Welcome to Jonathan Gould’s overnight success. The longtime Willow resident opened his recent reading at Woodstock’s Kleinert/James Arts Center by saying, “I’ve run out of jokes about how long I’ve been working on this book.” Then he posed “the eternal question: Why on earth would somebody publish another book about the Beatles?” As soon as he started to read, the answer was clear: Because no one has done it this well.

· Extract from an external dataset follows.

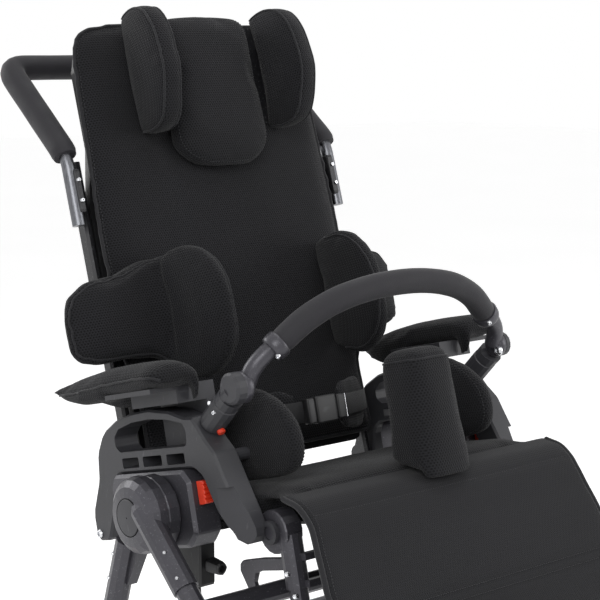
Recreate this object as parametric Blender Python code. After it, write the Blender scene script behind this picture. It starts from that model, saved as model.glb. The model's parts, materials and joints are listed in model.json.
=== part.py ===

Despite the Beatles’ ubiquity, Can’t Buy Me Love avoids the familiar, eschewing gossip, spotlighting obscure songs, and selecting offbeat photos (not the classic Abbey Road cover shot, but the foursome lounging on the sidewalk, waiting to cross). Gould focuses on the Beatles’ musicianship, but also examines their cultural context. And he makes it swing.

An admirer of New Yorker prose stylists John McPhee and Whitney Balliett, Gould wanted to bring the same linguistic elegance to music writing. In a press release, he shrugs off the old saw that writing about music is like dancing about architecture: “What people really mean when they say ‘You can’t write about music’ is that it’s hard to write well about music. But it’s hard to write well about anything.”

Over coffee at Oriole 9 in Woodstock, he elaborates. “There are more words to describe how things look than how they sound, at least in our culture. Like Eskimos with snow, more sound-oriented cultures may have more words.” Nevertheless, Gould’s virtuoso descriptions of various Beatles songs are one of Can’t Buy Me Love’s many pleasures. Listen to him on “She Said She Said”:

“The track opens with the shrilly electrified, Bride of Frankenstein whine of George Harrison’s lead guitar, wringing the neck of a G-major chord as it caterwauls up the scale—smack into the leaden crash of a downbeat and a series of evasive maneuvers from the drums.”